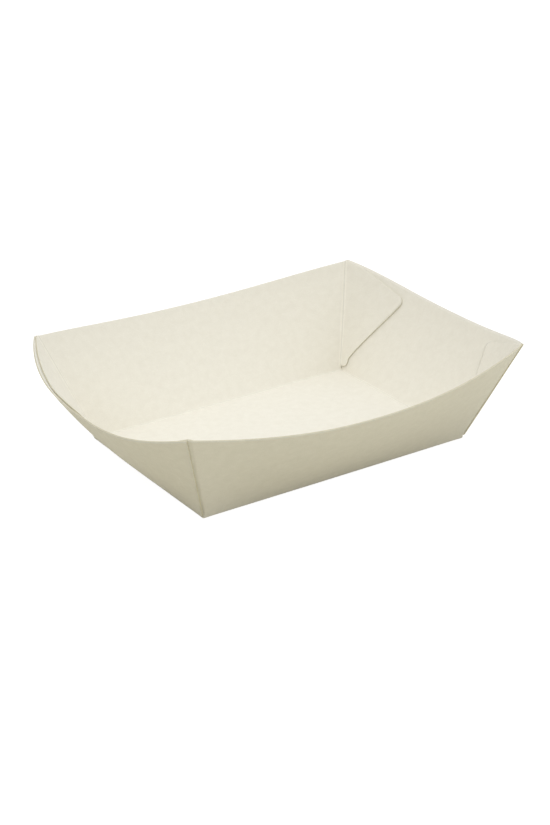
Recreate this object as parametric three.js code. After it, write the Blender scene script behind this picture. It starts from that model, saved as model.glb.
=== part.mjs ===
// A folded food tray made from one sheet of board.
//
// The sheet has a flat base, two long walls, two end walls and a glue flap on each
// side of the long walls. The walls stand up along four creases around the base and
// bow outwards between their corners. Each flap turns the corner and lies against the
// inner face of an end wall. A slit parts it from the end wall, and just above the base
// the slit ends, so the sheet is whole around each corner of the base.
//
// Sizes are millimetres and angles are degrees. Z is up and the base stands on z = 0.
// The long walls run along X and the end walls run along Y.

import * as THREE from 'three';

// Board
const BOARD_THICKNESS = 0.45;
const CREASE_HALF_WIDTH = 0.65;
const CREASE_BEAD_HEIGHT = 0.22;
const BOARD_COLOUR = 0xece8d6;

// Base panel, measured between the creases
const BASE_LENGTH = 115.0;
const BASE_WIDTH = 79.6;

// Corner lines, from the base to the rim
const CORNER_HEIGHT = 40.2;
const CORNER_RUN_OUT_X = 14.9;
const CORNER_RUN_OUT_Y = 15.9;

// Long walls at the middle of their length
const LONG_WALL_LEAN_ANGLE = 37.8;
const LONG_WALL_SLANT = 42.7;
const LONG_WALL_CURL_ANGLE = 6.4;
const LONG_WALL_BOW_POWER = 2.14;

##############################

_Required task:_
Write every line of the material above again, exactly.

_Final result:_
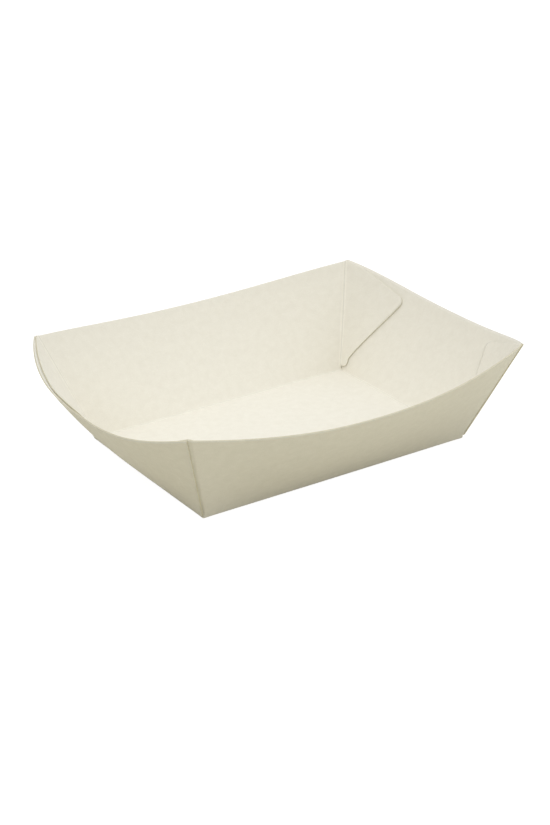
Recreate this object as parametric three.js code. After it, write the Blender scene script behind this picture. It starts from that model, saved as model.glb.
=== part.mjs ===
// A folded food tray made from one sheet of board.
//
// The sheet has a flat base, two long walls, two end walls and a glue flap on each
// side of the long walls. The walls stand up along four creases around the base and
// bow outwards between their corners. Each flap turns the corner and lies against the
// inner face of an end wall. A slit parts it from the end wall, and just above the base
// the slit ends, so the sheet is whole around each corner of the base.
//
// Sizes are millimetres and angles are degrees. Z is up and the base stands on z = 0.
// The long walls run along X and the end walls run along Y.

import * as THREE from 'three';

// Board
const BOARD_THICKNESS = 0.45;
const CREASE_HALF_WIDTH = 0.65;
const CREASE_BEAD_HEIGHT = 0.22;
const BOARD_COLOUR = 0xece8d6;

// Base panel, measured between the creases
const BASE_LENGTH = 115.0;
const BASE_WIDTH = 79.6;

// Corner lines, from the base to the rim
const CORNER_HEIGHT = 40.2;
const CORNER_RUN_OUT_X = 14.9;
const CORNER_RUN_OUT_Y = 15.9;

// Long walls at the middle of their length
const LONG_WALL_LEAN_ANGLE = 37.8;
const LONG_WALL_SLANT = 42.7;
const LONG_WALL_CURL_ANGLE = 6.4;
const LONG_WALL_BOW_POWER = 2.14;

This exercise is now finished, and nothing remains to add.